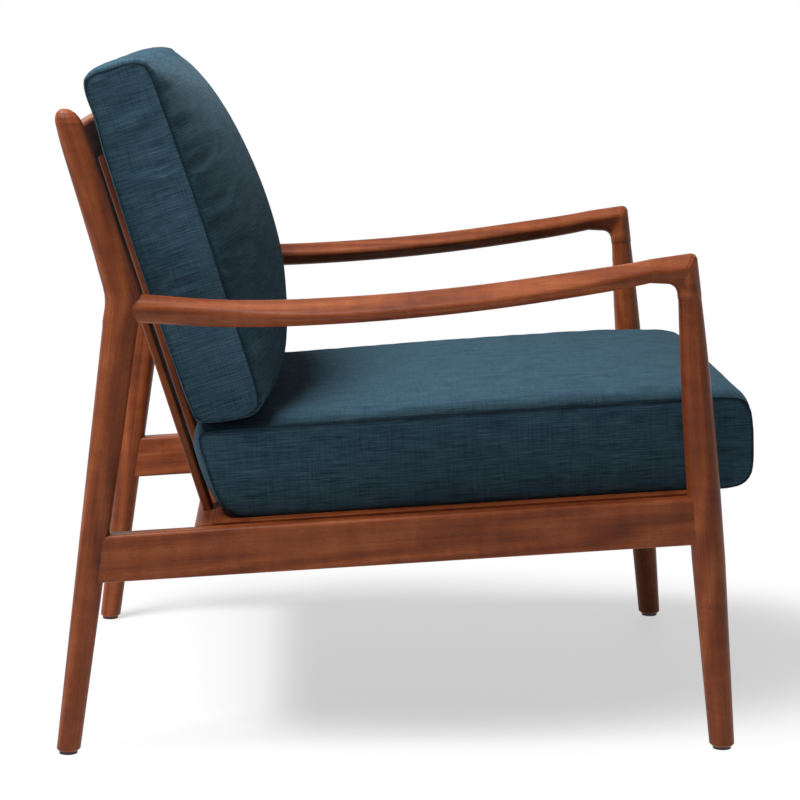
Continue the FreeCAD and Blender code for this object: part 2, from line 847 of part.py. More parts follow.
def back_section(x, fullness, inset):
    """The back cushion's outline at one place across. Depths run forward from the slats."""
    soft = back_corner_round
    seam_rear = cushion_rest_gap + inset + back_rear_crown
    rear = seam_rear - (back_rear_crown - back_rear_relief) * share_of(0.04, 1, fullness)
    front = cushion_rest_gap + back_rear_crown + back_side_depth - inset
    high = back_cushion_top - inset + back_top_crown * fullness
    foot_roll = share_of(soft, back_foot_roll, fullness)
    top_roll = share_of(soft, back_top_roll, fullness)
    foot_out = front + back_front_crown * 0.6 * fullness
    top_out = front - back_top_drop + back_front_crown * 0.28 * fullness
    full_front = front + back_front_crown * fullness + cushion_rest_gap

    def at(depth, z):
        return Vector(x, -depth, z)

    low_rear = at(seam_rear + soft, back_foot_z(seam_rear + soft, inset))
    low_front = at(foot_out - foot_roll, back_foot_z(foot_out - foot_roll, inset))
    foot_corner = at(foot_out, back_foot_z(foot_out, inset))
    front_low = at(foot_out, foot_corner.z + foot_roll)
    front_high = at(top_out, high - top_roll)
    top_front = at(top_out - top_roll, high)
    top_rear = at(seam_rear + soft, high)
    rear_high = at(seam_rear, high - soft)
    rear_low = at(seam_rear, back_foot_z(seam_rear, inset) + soft)
    edges = [
        line(low_rear, low_front),
        bend(low_front, foot_corner, front_low),
        curve(front_low, at(full_front, share_of(front_low.z, front_high.z, 0.45)), front_high),
        bend(front_high, at(top_out, high), top_front),
        line(top_front, top_rear),
        bend(top_rear, at(seam_rear, high), rear_high),
        curve(rear_high, at(rear, (rear_high.z + rear_low.z) / 2), rear_low),
        bend(rear_low, at(seam_rear, back_foot_z(seam_rear, inset)), low_rear),
    ]
    return Part.Wire(edges)


# share of the half width, fullness of the crown there
half_fullness_shares = ((1.0, 0.0), (0.88, 0.45), (0.55, 0.86))
fullness_shares = [(-share, fullness) for share, fullness in half_fullness_shares]
fullness_shares += [(0.0, 1.0)] + list(reversed(half_fullness_shares))


def cushion_body(section, inset):
    half_width = cushion_width / 2 - inset
    sections = [section(half_width * share, fullness, inset) for share, fullness in fullness_shares]
    return Part.makeLoft(sections, True, False)


def draw_in_sides(body, centre, axis, length, inset):
    """Pull the two side panels in between their corners, with a very large cylinder on each side."""
    radius = length * length / (8 * side_draw_in)
    for side in (-1, 1):
        offset = across * side * (cushion_width / 2 - inset - side_draw_in + radius)
        start = centre + offset - axis * length
        body = body.cut(Part.makeCylinder(radius, length * 2, start, axis))
    return body


def seat_cushion_body(inset):
    body = cushion_body(seat_section, inset)
    length = seat_front_reach + seat_back_reach
    centre = Vector(0, (seat_back_reach - seat_front_reach) / 2, 0)
    return draw_in_sides(body, centre, upward, length, inset)


def back_cushion_body(inset):
    body = cushion_body(back_section, inset)
    length = back_cushion_top - back_foot_height
    centre = Vector(0, 0, (back_cushion_top + back_foot_height) / 2)
    return draw_in_sides(body, centre, backward, length, inset)


def cushion_layers(body_of, zip_strip, frame):
    """Cover, fibre wrap and foam core, each hollowed out for the next, and the zip in the bottom panel."""
    wrap_inset = cover_thickness + layer_gap
    core_inset = wrap_inset + wrap_thickness + layer_gap
    cover = body_of(0).cut(body_of(cover_thickness)).cut(zip_strip)
    wrap = body_of(wrap_inset).cut(body_of(wrap_inset + wrap_thickness))
    core = body_of(core_inset)
    return [moved(piece, frame) for piece in (cover, wrap, core, zip_strip)]


def seat_zip():
    y = seat_back_reach - seat_rear_lean - zip_inset
    low = Vector(-zip_length / 2, y - zip_width, cushion_rest_gap)
    return bar(low, low + Vector(zip_length, zip_width, zip_thickness))


def back_zip():
    """The zip in the back cushion's underside, which lies at the seat's slope."""
    half = Vector(zip_length / 2, zip_width / 2, 0)
    block = bar(-half, half + upward * zip_thickness)
    depth = cushion_rest_gap + back_rear_crown + zip_inset
    turn = FreeCAD.Rotation(across, math.degrees(back_to_seat))
    return moved(block, FreeCAD.Placement(Vector(0, -depth, back_foot_z(depth, 0)), turn))


# Putting the chair together

pieces = {}


def add(name, shape):
    pieces[name] = shape


def add_both_sides(name, shape):
    add(name + "_right", shape)
    add(name + "_left", mirrored(shape))


def cut_all(shape, tools):
    for tool in tools:
        shape = shape.cut(tool)
    return shape


def both(shapes):
    return shapes + [mirrored(shape) for shape in shapes]


def glide_nail(foot):
    return peg(foot - upward * glide_thickness / 2, upward, nail_diameter, nail_length)


def foot_glide(foot):
    disc = peg(foot - upward * glide_thickness, upward, glide_diameter, glide_thickness)
    return disc.fuse(glide_nail(foot)).removeSplitter()


def build_side_frames(leg, post, crest_pegs, front_tenon, lower_pegs, rail_screws):
    """Legs, posts, arms and side rails of the right side, with their joints cut, then mirrored."""
    tenons = side_rail_tenons()
    peg_on_leg = leg_tenon()
    arm_peg = arm_dowel()
    rail = side_rail_blank().cut(leg).cut(post)
    for tenon in tenons:
        rail = rail.fuse(tenon.cut(rail))
    rail = cut_all(rail.removeSplitter(), lower_pegs + rail_screws)
    arm = cut_all(armrest_blank(), [post, leg, peg_on_leg, arm_peg])
    leg_done = leg.fuse(peg_on_leg).cut(tenons[0]).cut(front_tenon).cut(glide_nail(leg_foot))
    post_done = cut_all(post.cut(tenons[1]).cut(arm_peg).cut(glide_nail(post_foot)), crest_pegs)
    add_both_sides("front_leg", leg_done)
    add_both_sides("rear_post", post_done)
    add_both_sides("armrest", arm)
    add_both_sides("side_rail", rail)
    add("arm_dowels", Part.makeCompound(both([arm_peg])))
    add_both_sides("foot_glide_front", foot_glide(leg_foot))
    add_both_sides("foot_glide_rear", foot_glide(post_foot))


def build_back(posts, crest_pegs, lower_pegs):
    crest = cut_all(crest_rail_blank(), posts)
    lower = lower_back_rail_blank()
    tenons = [slat_tenon(x) for x in slat_places]
    for i, x in enumerate(slat_places):
        slat = slat_blank(x).cut(crest).cut(lower)
        add("back_slat_%d" % (i + 1), slat.fuse(tenons[i]).removeSplitter())
    add("crest_rail", cut_all(crest, tenons + crest_pegs))
    add("lower_back_rail", cut_all(lower, tenons + lower_pegs))
    add("crest_dowels", Part.makeCompound(crest_pegs))
    add("lower_back_dowels", Part.makeCompound(lower_pegs))


def build_deck(legs, deck_screw_set, cleat_screw_set, block_screw_set):
    dowels = deck_dowels()
    clips = staples()
    front, rear, right, left = deck_members()
    members = {"deck_front": front, "deck_rear": rear, "deck_side_right": right, "deck_side_left": left}
    for name, member in members.items():
        placed = moved(cut_all(member, dowels + clips + deck_screw_set), seat_frame)
        add(name, cut_all(placed, legs))
    for name, strap in straps().items():
        add(name, moved(cut_all(strap, clips), seat_frame))
    cleat = cut_all(deck_cleat(), deck_screw_set + cleat_screw_set)
    add_both_sides("deck_cleat", moved(cleat, seat_frame))
    for place, y, facing in (("front", block_front_y, 1), ("rear", block_rear_y, -1)):
        block = cut_all(corner_block(y, facing), block_screw_set)
        add_both_sides("corner_block_" + place, cut_all(moved(block, seat_frame), legs))
    add("webbing_staples", moved(Part.makeCompound(clips), seat_frame))
    add("deck_dowels", moved(Part.makeCompound(dowels), seat_frame))
    add("deck_screws", moved(Part.makeCompound(deck_screw_set), seat_frame))
    add("cleat_screws", moved(Part.makeCompound(cleat_screw_set), seat_frame))
    add("block_screws", moved(Part.makeCompound(block_screw_set), seat_frame))


def build_cushions():
    layers = {
        "seat_cushion": cushion_layers(seat_cushion_body, seat_zip(), seat_frame_on_deck),
        "back_cushion": cushion_layers(back_cushion_body, back_zip(), back_frame),
    }
    for name, (cover, wrap, core, zip_strip) in layers.items():
        add(name + "_cover", cover)
        add(name + "_wrap", wrap)
        add(name + "_core", core)
        add(name + "_zip", zip_strip)


seat_frame_on_deck = seat_frame.multiply(FreeCAD.Placement(upward * deck_proud, FreeCAD.Rotation()))


def build_chair():
    leg, post = front_leg_blank(), rear_post_blank()
    crest_pegs, lower_pegs = crest_dowels(), lower_back_dowels()
    front_tenon = front_rail_tenon()
    deck_screw_set, cleat_screw_set = both(deck_screws()), both(cleat_screws())
    block_screw_set = both(block_screws())
    rail_screws = [moved(screw, seat_frame) for screw in cleat_screw_set + block_screw_set]
    build_side_frames(leg, post, crest_pegs, front_tenon, lower_pegs, rail_screws)
    build_back([post, mirrored(post)], crest_pegs, lower_pegs)
    front_rail = cut_all(front_rail_blank(), [leg, mirrored(leg)])
    add("front_seat_rail", front_rail.fuse(front_tenon).removeSplitter())
    build_deck([leg, mirrored(leg)], deck_screw_set, cleat_screw_set, block_screw_set)
    build_cushions()


build_chair()
os.makedirs("parts", exist_ok=True)
for name, shape in pieces.items():
    shape.exportStep("parts/%s.step" % name)
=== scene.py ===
import math

import bpy
import numpy as np
from mathutils import Matrix, Vector


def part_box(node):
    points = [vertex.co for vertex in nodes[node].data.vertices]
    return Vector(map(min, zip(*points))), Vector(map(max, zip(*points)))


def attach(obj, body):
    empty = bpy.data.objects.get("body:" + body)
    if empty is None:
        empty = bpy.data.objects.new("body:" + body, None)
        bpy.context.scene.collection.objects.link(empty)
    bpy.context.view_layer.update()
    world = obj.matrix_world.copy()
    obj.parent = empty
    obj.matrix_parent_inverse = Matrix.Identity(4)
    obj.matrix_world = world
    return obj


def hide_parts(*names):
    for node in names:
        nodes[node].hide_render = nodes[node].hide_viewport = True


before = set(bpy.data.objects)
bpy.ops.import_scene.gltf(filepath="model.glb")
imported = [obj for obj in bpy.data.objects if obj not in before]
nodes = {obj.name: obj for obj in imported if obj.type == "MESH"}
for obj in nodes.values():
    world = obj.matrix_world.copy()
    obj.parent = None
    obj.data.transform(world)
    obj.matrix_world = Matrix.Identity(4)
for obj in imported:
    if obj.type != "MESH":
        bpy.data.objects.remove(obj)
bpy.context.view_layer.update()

# Rear posts, front legs, arms, rails and slats: solid hardwood, stained a reddish walnut brown and
# finished with a satin lacquer. Each piece is sawn along its length, so the grain runs that way.


def srgb(red, green, blue):
    """A colour as it looks on a screen, 0 to 255, as Blender's linear colour."""
    shares = (red / 255, green / 255, blue / 255)
    linear = [share / 12.92 if share <= 0.04045 else ((share + 0.055) / 1.055) ** 2.4 for share in shares]
    return (*linear, 1.0)


def add(tree, kind, sockets=None, **settings):
    """A shader node with its settings, and each socket linked or set."""
    made = tree.nodes.new(kind)
    for name, value in settings.items():
        setattr(made, name, value)
    for socket, value in (sockets or {}).items():
        if isinstance(value, bpy.types.NodeSocket):
            tree.links.new(value, made.inputs[socket])
        else:
            made.inputs[socket].default_value = value
    return made


def calc(tree, operation, first, second=0.0):
    return add(tree, "ShaderNodeMath", {0: first, 1: second}, operation=operation).outputs[0]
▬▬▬
== EXERCISE BRIEF ==
Retype verbatim the lines that run from the line containing "front_rail = cut_all(front_rail_blank(), [leg, mirrored(leg)])" to the line containing "nodes[node].hide_render = nodes[node].hide_viewport", both inclusive, and no others.

== WRITTEN RESPONSE ==
    front_rail = cut_all(front_rail_blank(), [leg, mirrored(leg)])
    add("front_seat_rail", front_rail.fuse(front_tenon).removeSplitter())
    build_deck([leg, mirrored(leg)], deck_screw_set, cleat_screw_set, block_screw_set)
    build_cushions()


build_chair()
os.makedirs("parts", exist_ok=True)
for name, shape in pieces.items():
    shape.exportStep("parts/%s.step" % name)
=== scene.py ===
import math

import bpy
import numpy as np
from mathutils import Matrix, Vector


def part_box(node):
    points = [vertex.co for vertex in nodes[node].data.vertices]
    return Vector(map(min, zip(*points))), Vector(map(max, zip(*points)))


def attach(obj, body):
    empty = bpy.data.objects.get("body:" + body)
    if empty is None:
        empty = bpy.data.objects.new("body:" + body, None)
        bpy.context.scene.collection.objects.link(empty)
    bpy.context.view_layer.update()
    world = obj.matrix_world.copy()
    obj.parent = empty
    obj.matrix_parent_inverse = Matrix.Identity(4)
    obj.matrix_world = world
    return obj


def hide_parts(*names):
    for node in names:
        nodes[node].hide_render = nodes[node].hide_viewport = True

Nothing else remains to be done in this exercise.